>>>

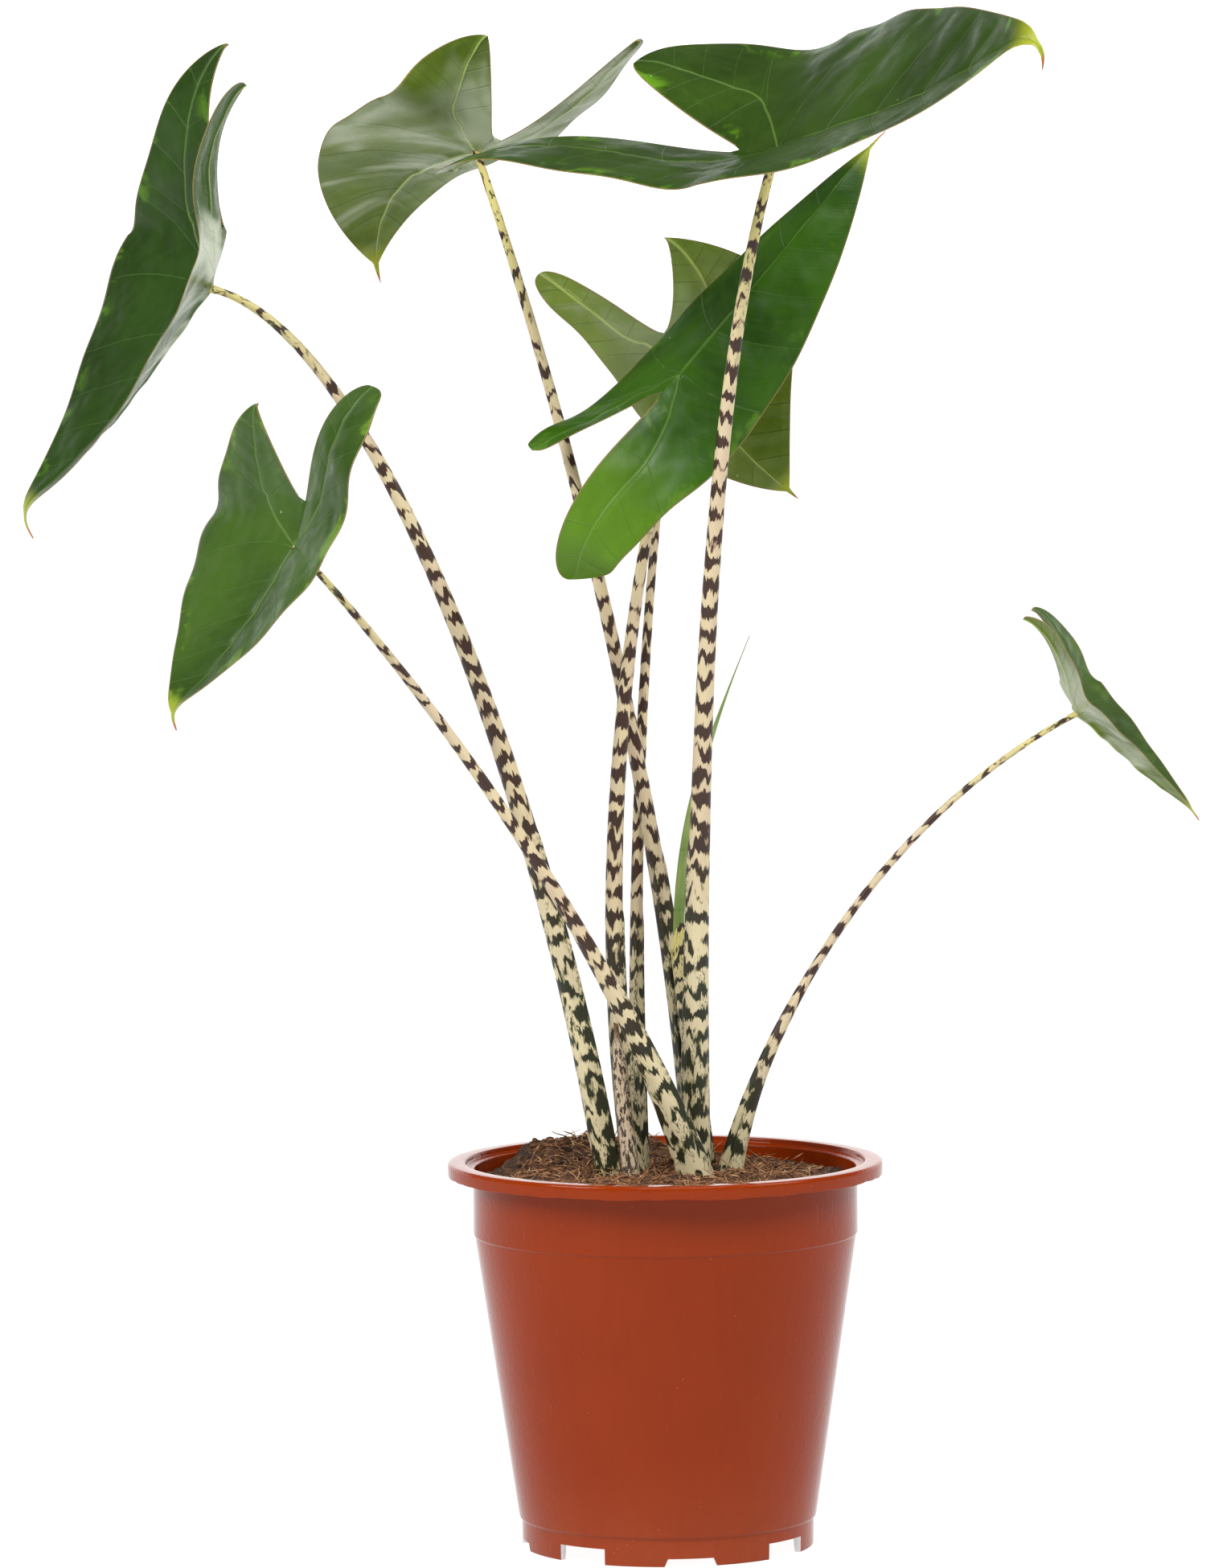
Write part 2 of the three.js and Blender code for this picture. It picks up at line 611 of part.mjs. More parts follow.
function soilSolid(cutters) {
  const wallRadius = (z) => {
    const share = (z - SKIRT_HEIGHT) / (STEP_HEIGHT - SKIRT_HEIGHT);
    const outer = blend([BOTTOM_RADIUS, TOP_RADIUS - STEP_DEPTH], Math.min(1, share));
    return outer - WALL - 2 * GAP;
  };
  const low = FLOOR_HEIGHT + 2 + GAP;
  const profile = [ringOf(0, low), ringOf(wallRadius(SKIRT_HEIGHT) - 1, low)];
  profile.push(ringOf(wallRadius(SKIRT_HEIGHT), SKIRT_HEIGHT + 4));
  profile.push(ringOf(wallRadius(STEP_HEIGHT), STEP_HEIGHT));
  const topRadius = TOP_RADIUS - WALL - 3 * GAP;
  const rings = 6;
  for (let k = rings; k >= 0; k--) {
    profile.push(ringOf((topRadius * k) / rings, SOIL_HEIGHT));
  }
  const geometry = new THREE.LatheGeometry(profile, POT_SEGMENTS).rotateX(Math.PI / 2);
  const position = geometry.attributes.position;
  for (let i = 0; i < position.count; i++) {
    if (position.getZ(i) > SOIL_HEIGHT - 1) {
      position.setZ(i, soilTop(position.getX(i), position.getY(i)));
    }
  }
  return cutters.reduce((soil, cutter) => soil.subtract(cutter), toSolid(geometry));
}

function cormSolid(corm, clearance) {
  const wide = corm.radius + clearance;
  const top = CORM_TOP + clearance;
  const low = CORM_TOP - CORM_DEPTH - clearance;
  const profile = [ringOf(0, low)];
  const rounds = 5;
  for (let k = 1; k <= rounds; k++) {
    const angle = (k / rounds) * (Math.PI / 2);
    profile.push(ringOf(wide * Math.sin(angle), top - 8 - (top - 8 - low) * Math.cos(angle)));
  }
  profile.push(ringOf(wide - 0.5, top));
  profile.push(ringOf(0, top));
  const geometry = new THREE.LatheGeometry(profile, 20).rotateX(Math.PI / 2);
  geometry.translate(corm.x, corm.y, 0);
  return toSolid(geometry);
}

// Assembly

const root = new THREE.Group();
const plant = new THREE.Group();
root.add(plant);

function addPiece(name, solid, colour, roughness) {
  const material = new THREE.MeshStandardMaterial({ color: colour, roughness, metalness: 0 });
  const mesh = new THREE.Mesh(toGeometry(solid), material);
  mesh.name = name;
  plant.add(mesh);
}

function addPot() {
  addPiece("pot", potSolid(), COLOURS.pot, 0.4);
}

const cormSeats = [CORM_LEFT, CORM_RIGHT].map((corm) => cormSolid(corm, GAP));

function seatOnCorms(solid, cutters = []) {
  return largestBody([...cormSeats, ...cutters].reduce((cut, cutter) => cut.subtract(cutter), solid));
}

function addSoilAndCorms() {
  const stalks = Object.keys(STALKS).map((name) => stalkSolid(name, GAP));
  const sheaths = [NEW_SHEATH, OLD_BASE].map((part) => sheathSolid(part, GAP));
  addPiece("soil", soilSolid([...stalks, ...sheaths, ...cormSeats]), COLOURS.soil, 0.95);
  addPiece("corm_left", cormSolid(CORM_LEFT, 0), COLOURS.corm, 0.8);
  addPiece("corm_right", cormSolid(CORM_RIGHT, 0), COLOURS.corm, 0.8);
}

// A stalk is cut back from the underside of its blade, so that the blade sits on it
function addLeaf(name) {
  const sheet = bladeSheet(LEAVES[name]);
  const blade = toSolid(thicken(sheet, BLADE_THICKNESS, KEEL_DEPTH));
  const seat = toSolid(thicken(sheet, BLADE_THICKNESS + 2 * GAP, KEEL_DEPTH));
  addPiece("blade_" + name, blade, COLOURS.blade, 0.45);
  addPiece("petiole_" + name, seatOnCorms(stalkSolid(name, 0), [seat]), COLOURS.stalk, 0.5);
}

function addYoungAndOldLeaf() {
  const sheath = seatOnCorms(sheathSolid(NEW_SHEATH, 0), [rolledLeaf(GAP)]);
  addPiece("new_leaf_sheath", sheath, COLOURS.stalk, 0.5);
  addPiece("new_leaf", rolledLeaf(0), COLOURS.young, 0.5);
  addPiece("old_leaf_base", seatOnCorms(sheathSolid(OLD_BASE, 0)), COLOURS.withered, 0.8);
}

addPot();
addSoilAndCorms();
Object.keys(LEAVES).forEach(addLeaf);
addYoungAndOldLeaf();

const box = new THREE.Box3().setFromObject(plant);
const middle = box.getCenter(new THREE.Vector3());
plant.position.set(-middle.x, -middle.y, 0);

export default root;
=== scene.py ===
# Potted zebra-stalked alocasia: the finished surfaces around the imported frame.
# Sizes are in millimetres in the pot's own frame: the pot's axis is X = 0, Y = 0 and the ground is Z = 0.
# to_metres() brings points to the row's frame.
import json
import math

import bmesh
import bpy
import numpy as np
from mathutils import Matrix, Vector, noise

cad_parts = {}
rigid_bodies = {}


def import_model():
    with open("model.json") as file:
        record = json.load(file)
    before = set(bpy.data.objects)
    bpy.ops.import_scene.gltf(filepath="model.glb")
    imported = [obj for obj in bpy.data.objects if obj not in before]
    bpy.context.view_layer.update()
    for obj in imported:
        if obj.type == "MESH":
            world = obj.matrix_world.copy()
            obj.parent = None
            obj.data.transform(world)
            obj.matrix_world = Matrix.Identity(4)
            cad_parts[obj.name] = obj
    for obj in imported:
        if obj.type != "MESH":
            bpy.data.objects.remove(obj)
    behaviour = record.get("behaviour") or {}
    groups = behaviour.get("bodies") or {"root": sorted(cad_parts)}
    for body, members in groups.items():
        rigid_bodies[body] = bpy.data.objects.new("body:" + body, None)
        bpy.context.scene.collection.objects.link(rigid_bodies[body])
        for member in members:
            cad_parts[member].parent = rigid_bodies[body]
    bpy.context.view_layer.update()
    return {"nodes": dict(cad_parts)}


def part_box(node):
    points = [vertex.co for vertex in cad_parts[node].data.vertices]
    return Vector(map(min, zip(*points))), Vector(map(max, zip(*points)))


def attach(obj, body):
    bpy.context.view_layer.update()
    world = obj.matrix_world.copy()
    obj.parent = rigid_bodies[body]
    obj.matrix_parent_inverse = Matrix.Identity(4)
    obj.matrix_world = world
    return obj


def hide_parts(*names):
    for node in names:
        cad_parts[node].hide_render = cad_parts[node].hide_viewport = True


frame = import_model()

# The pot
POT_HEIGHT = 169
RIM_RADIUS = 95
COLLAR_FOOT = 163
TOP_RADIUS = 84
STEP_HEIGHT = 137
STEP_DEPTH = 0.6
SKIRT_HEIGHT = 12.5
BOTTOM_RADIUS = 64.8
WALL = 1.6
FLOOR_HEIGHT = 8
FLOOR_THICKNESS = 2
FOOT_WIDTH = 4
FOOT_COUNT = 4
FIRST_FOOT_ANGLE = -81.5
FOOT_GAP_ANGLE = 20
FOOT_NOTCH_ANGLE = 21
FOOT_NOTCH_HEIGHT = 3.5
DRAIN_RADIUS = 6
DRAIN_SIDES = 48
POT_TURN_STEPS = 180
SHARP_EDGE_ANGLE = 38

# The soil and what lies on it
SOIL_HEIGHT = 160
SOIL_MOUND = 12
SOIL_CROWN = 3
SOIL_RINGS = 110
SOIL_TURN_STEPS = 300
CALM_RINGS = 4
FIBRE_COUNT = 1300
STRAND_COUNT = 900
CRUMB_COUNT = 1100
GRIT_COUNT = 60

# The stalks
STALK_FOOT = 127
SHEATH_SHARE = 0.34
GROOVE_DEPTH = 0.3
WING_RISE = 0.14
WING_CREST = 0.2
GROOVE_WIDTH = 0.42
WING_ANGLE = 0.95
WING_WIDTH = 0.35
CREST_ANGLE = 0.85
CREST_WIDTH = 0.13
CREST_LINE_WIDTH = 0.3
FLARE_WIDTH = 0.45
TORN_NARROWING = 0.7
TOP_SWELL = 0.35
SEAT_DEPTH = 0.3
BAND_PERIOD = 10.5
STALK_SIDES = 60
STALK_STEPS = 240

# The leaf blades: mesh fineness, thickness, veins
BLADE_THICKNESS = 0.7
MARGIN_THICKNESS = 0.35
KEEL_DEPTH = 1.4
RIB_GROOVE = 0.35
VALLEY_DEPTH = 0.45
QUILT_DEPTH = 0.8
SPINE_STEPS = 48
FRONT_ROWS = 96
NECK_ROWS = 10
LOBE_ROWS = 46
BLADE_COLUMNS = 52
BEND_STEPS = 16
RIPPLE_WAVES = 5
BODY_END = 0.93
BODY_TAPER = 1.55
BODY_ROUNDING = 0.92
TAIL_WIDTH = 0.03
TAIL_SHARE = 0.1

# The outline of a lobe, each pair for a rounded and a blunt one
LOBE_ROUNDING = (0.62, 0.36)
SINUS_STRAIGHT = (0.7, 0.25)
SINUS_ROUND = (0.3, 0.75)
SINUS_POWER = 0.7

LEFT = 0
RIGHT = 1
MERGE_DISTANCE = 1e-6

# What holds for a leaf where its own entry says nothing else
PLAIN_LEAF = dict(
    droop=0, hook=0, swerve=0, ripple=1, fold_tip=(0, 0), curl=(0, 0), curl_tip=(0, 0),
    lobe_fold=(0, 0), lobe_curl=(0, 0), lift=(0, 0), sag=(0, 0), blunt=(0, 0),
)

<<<
>>>

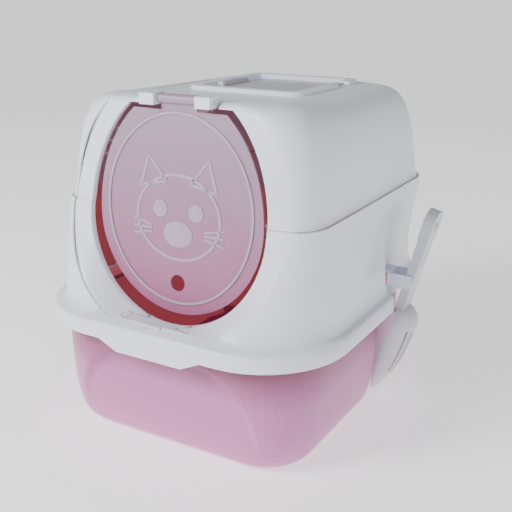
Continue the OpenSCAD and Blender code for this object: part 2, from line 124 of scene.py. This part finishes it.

<<<
>>>

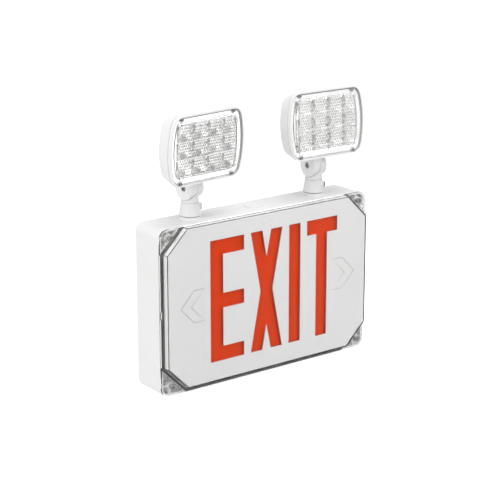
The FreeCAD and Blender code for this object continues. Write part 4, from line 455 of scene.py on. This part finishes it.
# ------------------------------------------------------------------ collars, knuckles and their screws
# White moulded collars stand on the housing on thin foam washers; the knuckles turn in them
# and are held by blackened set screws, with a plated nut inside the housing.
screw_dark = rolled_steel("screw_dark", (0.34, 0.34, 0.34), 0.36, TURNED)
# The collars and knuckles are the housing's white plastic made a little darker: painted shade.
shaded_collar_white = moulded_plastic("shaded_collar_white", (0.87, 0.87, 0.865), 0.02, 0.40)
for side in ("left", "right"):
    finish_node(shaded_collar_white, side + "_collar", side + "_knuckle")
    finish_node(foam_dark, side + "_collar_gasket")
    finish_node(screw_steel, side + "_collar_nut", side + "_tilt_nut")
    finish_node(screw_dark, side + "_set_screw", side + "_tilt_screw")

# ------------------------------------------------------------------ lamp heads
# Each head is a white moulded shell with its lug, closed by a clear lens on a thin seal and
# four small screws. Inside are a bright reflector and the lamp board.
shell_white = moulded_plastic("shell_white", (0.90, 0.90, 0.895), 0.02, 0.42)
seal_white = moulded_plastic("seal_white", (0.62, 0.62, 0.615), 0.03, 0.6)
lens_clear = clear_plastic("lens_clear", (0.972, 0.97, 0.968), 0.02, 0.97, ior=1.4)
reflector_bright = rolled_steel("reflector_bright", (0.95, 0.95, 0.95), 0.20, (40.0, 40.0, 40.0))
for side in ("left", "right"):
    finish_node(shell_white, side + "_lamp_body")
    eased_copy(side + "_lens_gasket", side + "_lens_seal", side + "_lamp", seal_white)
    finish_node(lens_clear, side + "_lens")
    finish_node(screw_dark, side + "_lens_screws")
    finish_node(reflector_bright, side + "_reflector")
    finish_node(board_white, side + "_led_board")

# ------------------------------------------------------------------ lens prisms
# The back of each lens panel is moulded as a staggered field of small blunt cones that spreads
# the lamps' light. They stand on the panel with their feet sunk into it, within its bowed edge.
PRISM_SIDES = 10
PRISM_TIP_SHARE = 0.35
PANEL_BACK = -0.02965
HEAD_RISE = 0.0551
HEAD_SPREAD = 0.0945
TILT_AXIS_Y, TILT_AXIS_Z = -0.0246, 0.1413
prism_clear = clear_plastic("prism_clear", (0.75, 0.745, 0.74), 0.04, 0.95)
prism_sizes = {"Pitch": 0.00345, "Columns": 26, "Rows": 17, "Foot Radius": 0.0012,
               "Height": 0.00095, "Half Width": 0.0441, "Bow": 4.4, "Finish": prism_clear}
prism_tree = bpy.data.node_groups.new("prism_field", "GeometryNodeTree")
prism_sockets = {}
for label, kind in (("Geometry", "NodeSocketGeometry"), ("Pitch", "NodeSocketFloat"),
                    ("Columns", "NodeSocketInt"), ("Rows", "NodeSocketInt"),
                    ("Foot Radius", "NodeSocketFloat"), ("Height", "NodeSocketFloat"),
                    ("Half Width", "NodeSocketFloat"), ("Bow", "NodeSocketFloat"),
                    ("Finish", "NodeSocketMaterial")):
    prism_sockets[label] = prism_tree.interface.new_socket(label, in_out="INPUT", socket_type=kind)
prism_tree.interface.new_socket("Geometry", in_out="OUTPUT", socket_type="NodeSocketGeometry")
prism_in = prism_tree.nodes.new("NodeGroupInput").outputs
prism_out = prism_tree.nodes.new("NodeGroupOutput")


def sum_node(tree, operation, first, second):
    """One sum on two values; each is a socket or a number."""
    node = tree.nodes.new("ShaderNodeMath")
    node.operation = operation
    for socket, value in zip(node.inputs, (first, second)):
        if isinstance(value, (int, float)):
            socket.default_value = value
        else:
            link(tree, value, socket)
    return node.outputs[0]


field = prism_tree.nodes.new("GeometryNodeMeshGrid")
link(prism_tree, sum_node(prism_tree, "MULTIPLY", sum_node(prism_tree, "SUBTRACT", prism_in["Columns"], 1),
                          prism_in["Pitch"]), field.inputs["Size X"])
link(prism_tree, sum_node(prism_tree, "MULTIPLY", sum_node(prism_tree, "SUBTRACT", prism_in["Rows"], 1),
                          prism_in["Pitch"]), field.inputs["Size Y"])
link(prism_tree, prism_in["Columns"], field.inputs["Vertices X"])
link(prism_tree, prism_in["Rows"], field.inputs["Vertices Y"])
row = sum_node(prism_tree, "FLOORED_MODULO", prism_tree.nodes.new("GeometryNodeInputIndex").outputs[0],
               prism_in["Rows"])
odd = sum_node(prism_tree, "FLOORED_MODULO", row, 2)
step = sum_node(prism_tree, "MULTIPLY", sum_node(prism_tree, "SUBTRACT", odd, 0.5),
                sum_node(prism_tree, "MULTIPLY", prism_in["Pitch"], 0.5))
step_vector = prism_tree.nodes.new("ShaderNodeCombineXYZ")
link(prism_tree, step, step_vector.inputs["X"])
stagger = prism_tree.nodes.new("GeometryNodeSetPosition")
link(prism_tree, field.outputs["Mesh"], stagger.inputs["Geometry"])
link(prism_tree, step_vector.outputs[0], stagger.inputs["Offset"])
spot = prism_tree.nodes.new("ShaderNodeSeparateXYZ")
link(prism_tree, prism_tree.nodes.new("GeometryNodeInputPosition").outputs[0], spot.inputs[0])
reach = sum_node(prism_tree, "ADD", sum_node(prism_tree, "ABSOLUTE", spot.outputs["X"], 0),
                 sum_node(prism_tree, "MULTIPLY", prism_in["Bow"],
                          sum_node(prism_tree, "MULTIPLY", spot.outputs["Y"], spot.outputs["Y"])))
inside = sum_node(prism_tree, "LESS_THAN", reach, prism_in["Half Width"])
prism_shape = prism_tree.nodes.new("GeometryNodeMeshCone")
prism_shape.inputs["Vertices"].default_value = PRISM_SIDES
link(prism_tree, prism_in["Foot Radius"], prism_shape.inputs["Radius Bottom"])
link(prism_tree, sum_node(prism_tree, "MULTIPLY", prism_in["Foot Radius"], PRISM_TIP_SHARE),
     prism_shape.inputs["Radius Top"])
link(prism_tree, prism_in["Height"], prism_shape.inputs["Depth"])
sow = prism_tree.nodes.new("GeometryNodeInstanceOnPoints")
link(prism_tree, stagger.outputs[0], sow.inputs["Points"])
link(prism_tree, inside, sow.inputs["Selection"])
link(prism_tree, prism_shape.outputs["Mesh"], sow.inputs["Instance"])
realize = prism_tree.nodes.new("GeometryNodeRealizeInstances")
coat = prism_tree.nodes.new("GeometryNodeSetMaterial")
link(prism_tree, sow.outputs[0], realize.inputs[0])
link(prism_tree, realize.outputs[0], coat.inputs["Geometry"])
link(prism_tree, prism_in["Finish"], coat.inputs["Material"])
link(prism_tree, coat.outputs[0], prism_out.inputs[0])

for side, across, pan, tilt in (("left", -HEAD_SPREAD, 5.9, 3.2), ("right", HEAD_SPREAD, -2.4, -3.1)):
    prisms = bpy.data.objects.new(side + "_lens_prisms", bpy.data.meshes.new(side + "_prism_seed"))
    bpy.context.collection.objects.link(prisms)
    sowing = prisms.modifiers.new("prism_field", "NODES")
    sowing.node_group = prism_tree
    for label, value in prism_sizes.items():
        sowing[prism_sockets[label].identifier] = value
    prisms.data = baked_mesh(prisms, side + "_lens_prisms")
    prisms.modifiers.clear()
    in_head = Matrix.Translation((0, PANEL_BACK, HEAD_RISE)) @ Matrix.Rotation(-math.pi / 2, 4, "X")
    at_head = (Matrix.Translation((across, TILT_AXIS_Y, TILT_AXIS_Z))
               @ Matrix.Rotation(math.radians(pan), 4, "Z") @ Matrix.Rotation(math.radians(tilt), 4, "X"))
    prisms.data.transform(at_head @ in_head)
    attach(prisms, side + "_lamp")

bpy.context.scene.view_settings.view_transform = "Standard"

<<<

The answer is one number: how many lines of the material above contain "before".

2